Parts of it were really dirty...


So here are some before and after shots, with a few in-progress shots for good measure.

First up was stripping off that black paint, refinishing the wood, and shining up the metal the best I could.

taking it apart

putting it back together

Next up was the broken neck which had already been properly repaired several times and was now in need of a good rigging. I am always the woman for those kinds of jobs. :)

broken neck

broken pieces

A little wood glue (and a lot of clamps),

waiting for glue to dry

And a few screws, nuts and bolts, and some wood putty and we were back in business!

repaired (aka rigged)

Before anybody cringes in horror about me filling in the access to the tension rod -- it was already glued over so heavily from previous repairs that I couldn't even budge the nut, and since I'll probably be replacing the neck in a few years anyway (even I am not cocky enough to think my repair will hold up forever) I went ahead and filled it in.

Anyway, I cleaned things up the best I could on the rest of the neck, and stripped the heavily glazed, 1960s Brown wood on the back of the neck, but the wood under it was just stained too deeply to brighten much.

neck detail

So I mixed up some more of that vintage-y turquoise I used on my little cabinet and I LOVE what I ended up with!

neck detail

The finished back view:

back side done

The wee pillow inside was made while I waited for various paints and glazes to dry.

The previous owner had kept a kitchen towel jammed in the back to dampen the noise, but I wanted something a little snazzier.

Once I had decided on the neck color, I instantly thought of this feedsack fabric I had picked up a while back and I just love it!

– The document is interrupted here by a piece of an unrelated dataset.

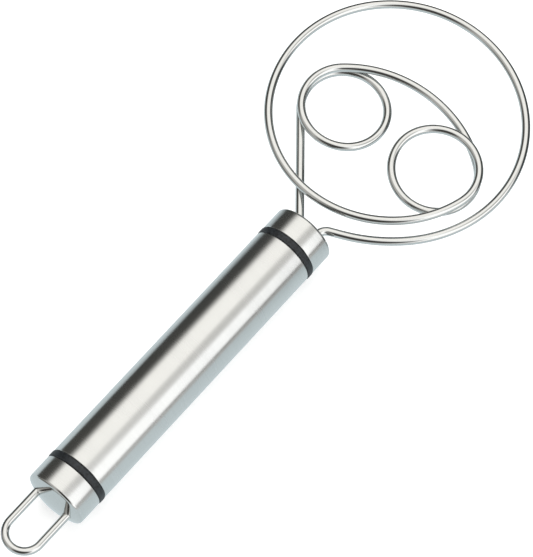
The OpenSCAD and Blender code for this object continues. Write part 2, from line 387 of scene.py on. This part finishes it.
def centreline(node):
    """(place, direction) at each ring of a swept CAD node, from the end with the larger y."""
    bm = bmesh.new()
    bm.from_mesh(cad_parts[node].data)
    bmesh.ops.remove_doubles(bm, verts=bm.verts, dist=MERGE)
    bm.verts.index_update()
    end_x = min(vert.co.x for vert in bm.verts)
    layer = [vert for vert in bm.verts if vert.co.x - end_x < NEAR and vert.co.y > 0]
    seen, points = set(layer), []
    while layer:
        place = sum((vert.co for vert in layer), Vector()) / len(layer)
        spokes = [vert.co - place for vert in layer]
        square = max((spoke.cross(spokes[0]) for spoke in spokes), key=lambda cross: cross.length)
        points.append((place, square.normalized()))
        ahead = {edge.other_vert(vert) for vert in layer for edge in vert.link_edges} - seen
        # A set's order changes from run to run, so it is sorted to give the same wire each time
        layer = sorted(ahead, key=lambda vert: vert.index)
        seen.update(layer)
    bm.free()
    steps = [b[0] - a[0] for a, b in zip(points, points[1:])]
    steps.append(steps[-1])
    return [(place, way if way.dot(step) > 0 else -way) for (place, way), step in zip(points, steps)]


def hanging_loop():
    """Two straight legs and a half-round bow."""
    bow_x = loop_low.x + loop_leg_y + loop_wire_r
    backward = Vector((-1, 0, 0))
    points = [(Vector((loop_high.x, loop_leg_y, 0)), backward)]
    for i in range(BOW_STEPS + 1):
        turn = Matrix.Rotation(math.pi * i / BOW_STEPS, 3, "Z")
        place = Vector((bow_x, 0, 0)) + turn @ Vector((0, loop_leg_y, 0))
        points.append((place, turn @ backward))
    points.append((Vector((loop_high.x, -loop_leg_y, 0)), -backward))
    swept_wire("hanging_loop_wire", points, loop_wire_r, "hanging_loop")


# ---------------------------------------------------------------- the object

grip_tube()
ring("front_ring_collar", tube_high.x, front_cap_low.x, front_ring_low.x, front_ring_high.x, "front_ring")
ring("rear_ring_collar", tube_low.x, rear_cap_high.x, rear_ring_low.x, rear_ring_high.x, "rear_ring")
cap("front_cap_drawn", front_cap_low.x, front_cap_high.x, None,
    WHISK_HOLE_Y, whisk_wire_r + HOLE_FIT, "front_cap")
cap("rear_cap_drawn", rear_cap_high.x, rear_cap_low.x, REAR_DOME_R,
    loop_leg_y, loop_wire_r + HOLE_FIT, "rear_cap")
swept_wire("whisk_wire_drawn", centreline("whisk_wire"), whisk_wire_r, "whisk_wire")
hanging_loop()

for plug in ("front_plug", "rear_plug"):
    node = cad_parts[plug]
    node.data.materials.clear()
    node.data.materials.append(NATURAL)


# ---------------------------------------------------------------- studio

def direction(azimuth, elevation):
    """Unit vector at an azimuth and elevation in degrees."""
    level = math.cos(math.radians(elevation))
    turn = math.radians(azimuth)
    return Vector((level * math.cos(turn), level * math.sin(turn), math.sin(math.radians(elevation))))


TABLE_REACH = 3.0       # metres from the middle to each side
TABLE_GAP = 0.2 * MM    # under the rings


def floor():
    """A pale table just under the handle, lit from below so that shadows stay faint."""
    bm = bmesh.new()
    bmesh.ops.create_grid(bm, x_segments=1, y_segments=1, size=TABLE_REACH,
                          matrix=Matrix.Translation((0, 0, -ring_r - TABLE_GAP)))
    mesh = bpy.data.meshes.new("table")
    bm.to_mesh(mesh)
    bm.free()
    mesh.materials.append(material_from("pale_light_table", lambda tree: {
        "Base Color": srgb("#d8d8d8"), "Roughness": 0.9,
        "Emission Color": srgb("#ffffff"), "Emission Strength": 0.6}))
    table = bpy.data.objects.new("table", mesh)
    bpy.context.scene.collection.objects.link(table)
    # The steel mirrors the light tent's own glow from below instead
    table.visible_glossy = False


# What the steel mirrors. Angles are in degrees.
ZENITH = 90             # a panel that reaches this elevation isn't cut off above
PANEL_EDGE = 2          # half the width of the soft edge where a panel or the table is cut off
TABLE_EDGE = -4         # elevation where the mirrored table gives way to the wall
TABLE_GLOW = ("#e2eff4", 0.9)
WALL_GLOW = ("#f4f3f0", 0.62)
# Azimuth, elevation, full and faded half-angle, the elevations that cut it off below and above,
# colour, brightness
LAMPS_AND_SCREENS = [
    ("overhead softbox", 28, 64, 24, 58, 0, ZENITH, "#fffefb", 1.3),
    ("right softbox", -95, 25, 30, 58, 4, ZENITH, "#fdfeff", 1.55),
    ("ceiling gap", -52, 58, 4, 20, 0, ZENITH, "#f4f3f0", 0.7),
    ("right seam", -66, 7, 8, 26, 3, 10, "#e8e8e6", 0.15),
    ("left screen", 85, 8, 18, 48, -12, ZENITH, "#d8d8d0", 0.10),
    ("far left screen", 140, -4, 10, 28, -30, ZENITH, "#d8d8d0", 0.3),
    ("far screen", 34, -4, 27, 45, -65, ZENITH, "#d4d8d8", 0.09),
    ("front screen", -20, -2, 29, 47, -65, ZENITH, "#cfd6d8", 0.11),
    ("camera-side screen", -152, 34, 17, 38, -5, ZENITH, "#dcdad4", 0.09),
]


def studio():
    """A light tent: softboxes to light the steel and dark screens to draw its edges."""
    world = bpy.data.worlds.new("light_tent")
    bpy.context.scene.world = world
    world.use_nodes = True
    tree = world.node_tree
    tree.nodes.clear()
    way = add(tree, "ShaderNodeTexCoord", out="Object")

    def glow(code, brightness):
        """Linear RGBA of a colour, brightened."""
        return tuple(channel * brightness for channel in srgb(code)[:3]) + (1.0,)

    height = add(tree, "ShaderNodeSeparateXYZ", {0: way}, out="Z")

    def above(elevation):
        """A value that is 1 above the elevation and 0 below it, with a soft edge."""
        return add(tree, "ShaderNodeMapRange", {
            "Value": height, "From Min": math.sin(math.radians(elevation - PANEL_EDGE)),
            "From Max": math.sin(math.radians(elevation + PANEL_EDGE))})

    light = add(tree, "ShaderNodeMix", {
        "Factor": above(TABLE_EDGE), "A": glow(*TABLE_GLOW), "B": glow(*WALL_GLOW)}, data_type="RGBA")
    for name, azimuth, elevation, full, faded, low, high, code, brightness in LAMPS_AND_SCREENS:
        near = add(tree, "ShaderNodeVectorMath", {0: way, 1: direction(azimuth, elevation)},
                   operation="DOT_PRODUCT")
        share = add(tree, "ShaderNodeMapRange", {
            "Value": near, "From Min": math.cos(math.radians(faded)),
            "From Max": math.cos(math.radians(full))}, interpolation_type="SMOOTHSTEP")
        share = add(tree, "ShaderNodeMath", {0: share, 1: above(low)}, operation="MULTIPLY")
        if high < ZENITH:
            over = add(tree, "ShaderNodeMath", {0: 1.0, 1: above(high)}, operation="SUBTRACT")
            share = add(tree, "ShaderNodeMath", {0: share, 1: over}, operation="MULTIPLY")
        light = add(tree, "ShaderNodeMix", {
            "Factor": share, "A": light, "B": glow(code, brightness)}, data_type="RGBA", label=name)
    # Past the table there is a plain white backdrop
    seen = add(tree, "ShaderNodeLightPath", out="Is Camera Ray")
    light = add(tree, "ShaderNodeMix", {
        "Factor": seen, "A": light, "B": glow("#ffffff", 1.0)}, data_type="RGBA")
    background = add(tree, "ShaderNodeBackground", {"Color": light})
    add(tree, "ShaderNodeOutputWorld", {"Surface": background})


def softbox(name, place, size, power):
    """A square soft light aimed at the whisk, which isn't mirrored in the steel."""
    lamp = bpy.data.lights.new(name, "AREA")
    lamp.shape = "SQUARE"
    lamp.size = size
    lamp.energy = power
    box = bpy.data.objects.new(name, lamp)
    box.location = place
    box.rotation_euler = (-Vector(place)).to_track_quat("-Z", "Y").to_euler()
    box.visible_glossy = False
    bpy.context.scene.collection.objects.link(box)


def camera():
    """A long lens looking down on the whisk from behind its butt, a little rolled."""
    target = Vector((44.6, -1.3, 0)) * MM
    azimuth, elevation, roll, distance = -146.67, 66.16, 7.27, 1063.5 * MM
    lens = bpy.data.cameras.new("camera")
    lens.lens = 192
    lens.sensor_width = 36
    lens.clip_start = 0.05
    lens.clip_end = 50
    eye = bpy.data.objects.new("camera", lens)
    back = direction(azimuth, elevation)
    right = Vector((0, 0, 1)).cross(back).normalized()
    up = back.cross(right)
    turn = Matrix((right, up, back)).transposed() @ Matrix.Rotation(math.radians(roll), 3, "Z")
    eye.matrix_world = Matrix.Translation(target + back * distance) @ turn.to_4x4()
    bpy.context.scene.collection.objects.link(eye)
    bpy.context.scene.camera = eye


floor()
studio()
softbox("key", place=(0.4, 0.5, 1.4), size=1.2, power=9)
camera()
bpy.context.scene.view_settings.view_transform = "Standard"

And it really does cut down on the noise nicely.

banjo pillow

Here's the front:

front done

The night before I went to pick it up, the seller sent me this brief history and I just had to share.

"The banjo, probably made in the early 1960s in Korea, was bought by a 14 year old kid in 1977, who locked himself in his bedroom for two weeks straight with it. He came out picking 22 notes per second in the three-finger Scruggs style.

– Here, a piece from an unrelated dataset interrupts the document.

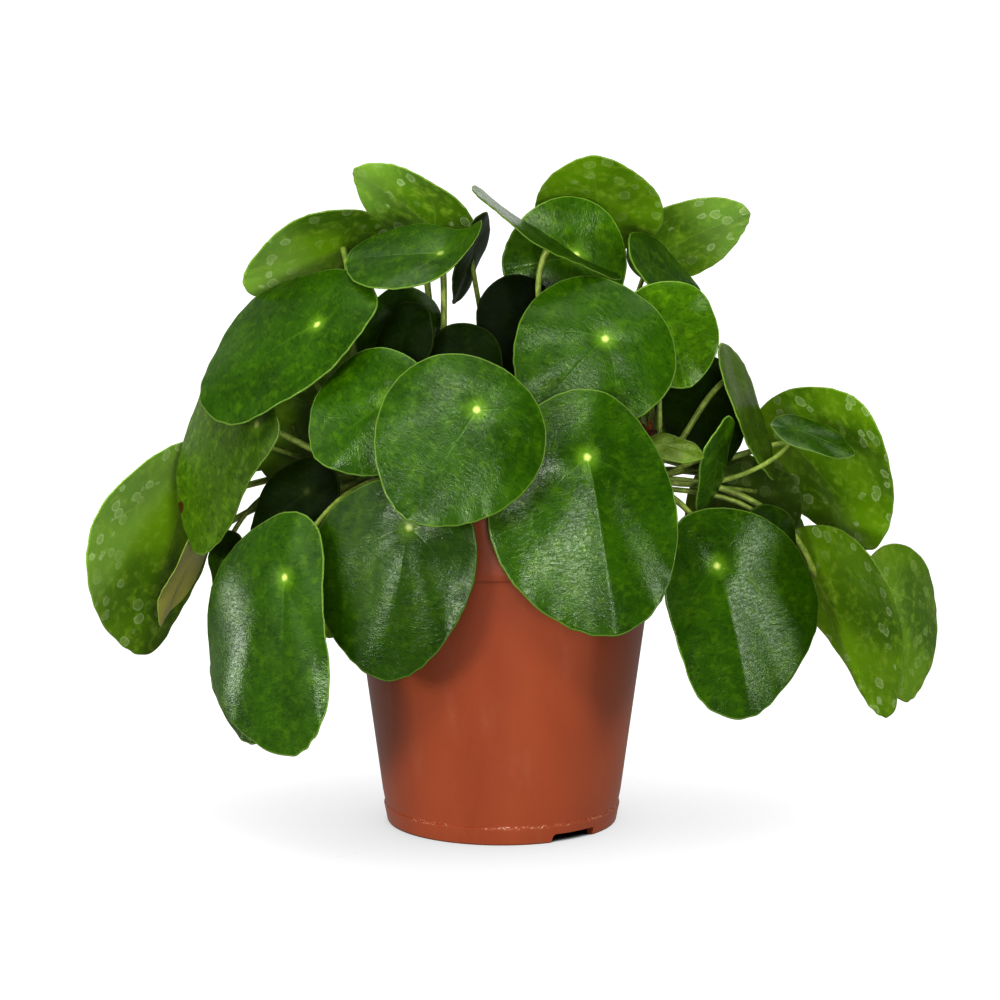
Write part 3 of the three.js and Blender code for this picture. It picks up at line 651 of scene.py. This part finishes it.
def relief(n):
    ridge = n.math("ABSOLUTE", n.minus(n.wrinkle, 0.5))
    height = n.plus(n.times(n.grain, 0.5), n.times(ridge, 2.2))
    return n.bump(n.minus(height, n.times(n.vein, 0.5)), 0.5, 0.00018)


def leaf_roughness(n, dried):
    """Rougher in the shade, on dried drops and on the underside."""
    rough = n.spread(n.noise(n.at, 60, 2), 0.3, 0.7, 0.16, 0.22)
    rough = n.plus(rough, n.spread(n.tone_and_painted_shading, 0.3, 0.8, 0.3, 0), clamp=True)
    rough = n.plus(rough, n.times(dried, 0.3))
    return n.plus(rough, n.times(n.minus(1, n.side), 0.16), clamp=True)


def leaf_material(name, specular):
    n = leaf_nodes(name)
    colour = n.mix(n.side, under_face(n), upper_face(n))
    colour = n.tinted(colour, GREEN["dry"], n.value("tan"), 0.85)
    dried = dried_drops(n)
    colour = n.tinted(colour, GREEN["drop"], dried, 0.72)
    # A pale line along the margin, partly the leaf's own edge and partly a painted highlight where the rim
    # catches light
    colour = n.tinted(colour, GREEN["margin"], n.step(n.rim, 0.5, 0.12), 0.6)
    scar = n.step(n.plus(n.value("scar"), n.times(n.grain, 1.2)), 3.6, 2.6)
    colour = n.mix(scar, colour, GREEN["scar"])
    # Painted shade and painted light: the whole leaf darkened or lightened by tone_and_painted_shading,
    # partly its own tone
    colour = n.mix(1, colour, n.alike("Color", n.tone_and_painted_shading), "MULTIPLY")
    return n.finish(colour, leaf_roughness(n, dried), relief(n), specular)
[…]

In 1978 or 1979, banjo hiked through Rocky Mountain Nat'l Park, was offered summer employment in Yellowstone Nat'l Park bar, but owner was still a teenager, and folks didn't go for that.

Banjo hitch-hiked across country a few years later, arriving in Yellowstone yet again. Owner landed summer employment on the grand piano in Mammoth Hot Springs dining room, but banjo did appear from time to time.

Banjo abandoned [stored] in basement of house just outside Yellowstone, in Montana, retrieved seven years later and was still in tune!

It gets murky, but somewhere the neck broke yet again, this time in a crippling manner. I was playing in a bunch of different groups.

The body and broken neck seemed to tag along with me as I moved from apartment to apartment, finally to my house here..."

One of the things I love most about older, used objects is the fact that each and every one of them has a history. While I do a lot of daydreaming about what an individual object's past might be, I don't usually get to hear what it is for real. Knowing about all its travels makes me love my banjo even more.


Now the big let down at the end of the post: I don't know how to play. I'm really, really hoping I can learn.

Playing the banjo has been a dream of mine for so many years now and I cannot believe I finally found one of my very own.